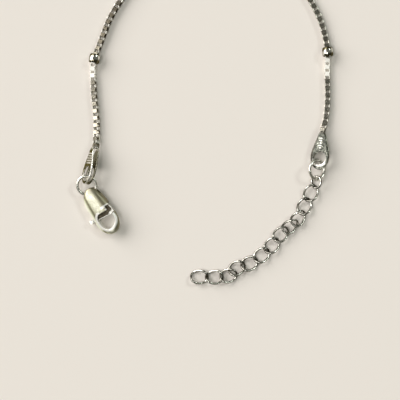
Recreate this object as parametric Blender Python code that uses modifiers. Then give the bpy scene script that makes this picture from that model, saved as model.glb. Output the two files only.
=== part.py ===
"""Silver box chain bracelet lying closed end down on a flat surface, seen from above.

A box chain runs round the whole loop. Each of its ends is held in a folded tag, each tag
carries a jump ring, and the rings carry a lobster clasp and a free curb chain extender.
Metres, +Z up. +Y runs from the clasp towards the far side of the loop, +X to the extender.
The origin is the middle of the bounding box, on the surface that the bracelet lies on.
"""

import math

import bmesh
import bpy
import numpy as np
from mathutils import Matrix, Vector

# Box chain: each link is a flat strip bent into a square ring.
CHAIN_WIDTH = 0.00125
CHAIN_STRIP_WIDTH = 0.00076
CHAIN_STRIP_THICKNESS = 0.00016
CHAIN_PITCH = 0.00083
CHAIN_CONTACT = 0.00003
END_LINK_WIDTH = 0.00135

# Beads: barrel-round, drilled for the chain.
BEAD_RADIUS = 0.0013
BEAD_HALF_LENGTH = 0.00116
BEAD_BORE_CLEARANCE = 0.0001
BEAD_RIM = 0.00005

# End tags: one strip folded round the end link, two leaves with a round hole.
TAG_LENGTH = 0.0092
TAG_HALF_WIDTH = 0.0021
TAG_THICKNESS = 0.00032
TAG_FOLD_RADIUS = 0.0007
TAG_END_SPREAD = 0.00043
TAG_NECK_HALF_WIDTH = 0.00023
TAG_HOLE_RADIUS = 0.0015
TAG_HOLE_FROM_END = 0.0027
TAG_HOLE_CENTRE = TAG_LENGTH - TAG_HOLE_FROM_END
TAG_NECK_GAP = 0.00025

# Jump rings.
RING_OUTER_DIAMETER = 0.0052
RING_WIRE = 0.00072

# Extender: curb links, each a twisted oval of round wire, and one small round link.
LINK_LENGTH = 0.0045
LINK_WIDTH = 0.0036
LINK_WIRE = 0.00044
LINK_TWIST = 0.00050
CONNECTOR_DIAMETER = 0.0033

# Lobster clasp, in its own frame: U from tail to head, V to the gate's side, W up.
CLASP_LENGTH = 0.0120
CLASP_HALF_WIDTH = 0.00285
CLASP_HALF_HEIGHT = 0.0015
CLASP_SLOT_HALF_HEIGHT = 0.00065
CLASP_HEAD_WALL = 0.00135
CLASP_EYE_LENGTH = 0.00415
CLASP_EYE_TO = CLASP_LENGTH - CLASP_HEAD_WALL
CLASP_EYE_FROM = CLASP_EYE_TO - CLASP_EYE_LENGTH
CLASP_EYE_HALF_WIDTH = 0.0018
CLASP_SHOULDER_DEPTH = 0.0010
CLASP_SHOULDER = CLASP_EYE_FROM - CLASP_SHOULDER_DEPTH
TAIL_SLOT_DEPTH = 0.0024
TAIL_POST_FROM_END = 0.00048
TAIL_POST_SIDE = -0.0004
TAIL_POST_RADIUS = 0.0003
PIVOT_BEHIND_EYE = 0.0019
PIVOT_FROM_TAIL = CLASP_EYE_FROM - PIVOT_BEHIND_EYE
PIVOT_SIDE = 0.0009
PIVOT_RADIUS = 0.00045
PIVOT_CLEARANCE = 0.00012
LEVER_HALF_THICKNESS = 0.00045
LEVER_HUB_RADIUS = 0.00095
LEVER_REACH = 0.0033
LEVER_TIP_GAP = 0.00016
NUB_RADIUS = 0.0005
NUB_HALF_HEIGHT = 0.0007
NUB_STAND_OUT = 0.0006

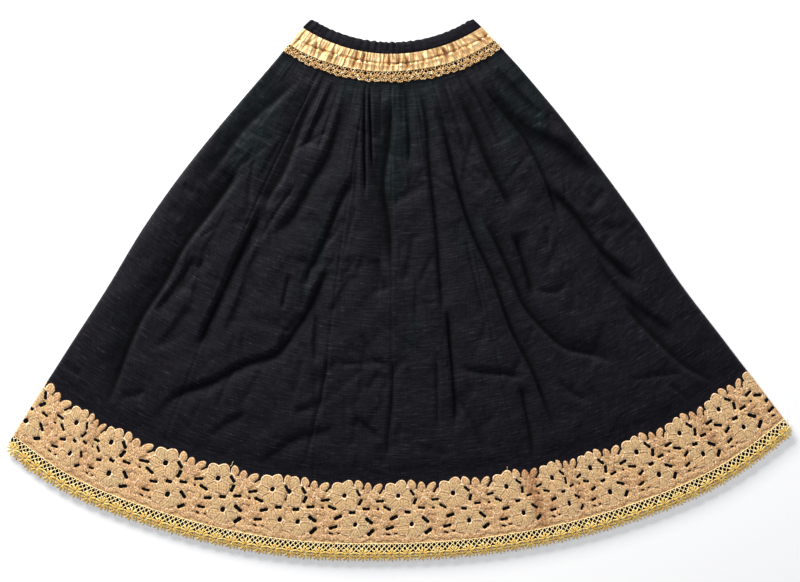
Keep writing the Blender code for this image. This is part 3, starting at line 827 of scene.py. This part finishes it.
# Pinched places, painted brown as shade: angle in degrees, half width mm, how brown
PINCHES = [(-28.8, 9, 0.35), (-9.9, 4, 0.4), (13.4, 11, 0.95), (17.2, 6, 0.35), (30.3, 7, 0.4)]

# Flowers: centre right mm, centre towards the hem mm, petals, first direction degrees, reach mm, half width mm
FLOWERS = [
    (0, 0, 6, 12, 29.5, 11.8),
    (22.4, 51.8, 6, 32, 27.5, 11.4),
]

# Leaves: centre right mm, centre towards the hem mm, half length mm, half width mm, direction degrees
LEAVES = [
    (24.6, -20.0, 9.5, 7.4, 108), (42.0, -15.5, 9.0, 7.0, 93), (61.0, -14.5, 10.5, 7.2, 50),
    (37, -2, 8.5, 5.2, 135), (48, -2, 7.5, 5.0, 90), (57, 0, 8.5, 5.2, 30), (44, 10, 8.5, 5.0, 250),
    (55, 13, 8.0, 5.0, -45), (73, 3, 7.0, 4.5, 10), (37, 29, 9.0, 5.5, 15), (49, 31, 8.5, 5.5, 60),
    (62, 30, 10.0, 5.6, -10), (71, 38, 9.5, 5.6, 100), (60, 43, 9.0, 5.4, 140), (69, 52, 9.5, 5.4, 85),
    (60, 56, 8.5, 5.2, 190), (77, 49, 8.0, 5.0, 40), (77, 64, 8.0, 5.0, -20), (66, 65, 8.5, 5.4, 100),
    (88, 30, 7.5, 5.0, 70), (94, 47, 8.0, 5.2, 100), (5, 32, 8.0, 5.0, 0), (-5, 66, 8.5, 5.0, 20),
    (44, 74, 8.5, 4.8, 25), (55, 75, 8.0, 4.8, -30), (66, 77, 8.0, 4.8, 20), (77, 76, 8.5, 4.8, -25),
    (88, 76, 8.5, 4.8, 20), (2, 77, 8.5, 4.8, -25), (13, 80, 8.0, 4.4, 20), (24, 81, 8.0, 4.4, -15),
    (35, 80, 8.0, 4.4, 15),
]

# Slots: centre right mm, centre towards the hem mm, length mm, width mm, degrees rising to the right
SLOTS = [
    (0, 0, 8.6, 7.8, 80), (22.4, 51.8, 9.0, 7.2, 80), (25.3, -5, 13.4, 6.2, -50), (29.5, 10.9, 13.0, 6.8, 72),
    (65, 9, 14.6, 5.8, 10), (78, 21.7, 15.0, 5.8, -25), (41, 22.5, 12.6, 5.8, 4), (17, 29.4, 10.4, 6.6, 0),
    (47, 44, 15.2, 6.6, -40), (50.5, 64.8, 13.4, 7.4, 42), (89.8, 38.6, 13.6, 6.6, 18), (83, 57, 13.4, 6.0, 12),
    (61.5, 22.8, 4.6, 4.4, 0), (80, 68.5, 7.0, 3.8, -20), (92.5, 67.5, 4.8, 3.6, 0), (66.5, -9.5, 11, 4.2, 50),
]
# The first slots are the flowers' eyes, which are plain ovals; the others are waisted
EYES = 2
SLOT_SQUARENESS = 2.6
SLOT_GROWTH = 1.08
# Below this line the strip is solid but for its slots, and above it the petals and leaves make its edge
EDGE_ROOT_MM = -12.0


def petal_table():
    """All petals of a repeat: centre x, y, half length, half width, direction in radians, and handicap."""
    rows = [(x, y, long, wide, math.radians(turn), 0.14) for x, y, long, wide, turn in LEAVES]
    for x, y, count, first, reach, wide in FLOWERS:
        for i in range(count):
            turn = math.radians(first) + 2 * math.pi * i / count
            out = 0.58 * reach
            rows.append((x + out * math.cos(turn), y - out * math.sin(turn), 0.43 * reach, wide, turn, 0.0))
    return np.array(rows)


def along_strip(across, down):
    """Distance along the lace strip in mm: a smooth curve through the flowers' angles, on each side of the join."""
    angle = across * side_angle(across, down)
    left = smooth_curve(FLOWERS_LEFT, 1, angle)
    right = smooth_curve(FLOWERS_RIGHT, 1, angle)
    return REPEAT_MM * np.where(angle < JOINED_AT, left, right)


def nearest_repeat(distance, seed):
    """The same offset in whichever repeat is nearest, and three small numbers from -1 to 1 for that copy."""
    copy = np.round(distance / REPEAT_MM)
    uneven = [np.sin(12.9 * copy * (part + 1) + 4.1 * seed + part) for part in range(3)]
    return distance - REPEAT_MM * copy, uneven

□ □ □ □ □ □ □

→ Given task: The answer should consist of the lines from the first line of the entries through the line with "from mathutils import Matrix, Vector", copied exactly.

→ Solution:
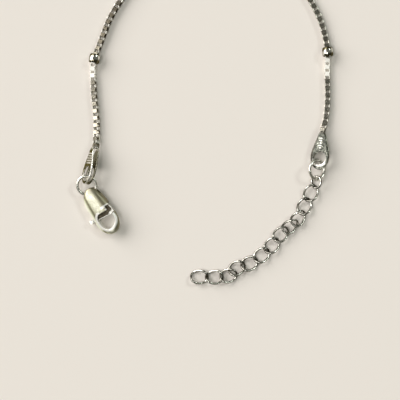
Recreate this object as parametric Blender Python code that uses modifiers. Then give the bpy scene script that makes this picture from that model, saved as model.glb. Output the two files only.
=== part.py ===
"""Silver box chain bracelet lying closed end down on a flat surface, seen from above.

A box chain runs round the whole loop. Each of its ends is held in a folded tag, each tag
carries a jump ring, and the rings carry a lobster clasp and a free curb chain extender.
Metres, +Z up. +Y runs from the clasp towards the far side of the loop, +X to the extender.
The origin is the middle of the bounding box, on the surface that the bracelet lies on.
"""

import math

import bmesh
import bpy
import numpy as np
from mathutils import Matrix, Vector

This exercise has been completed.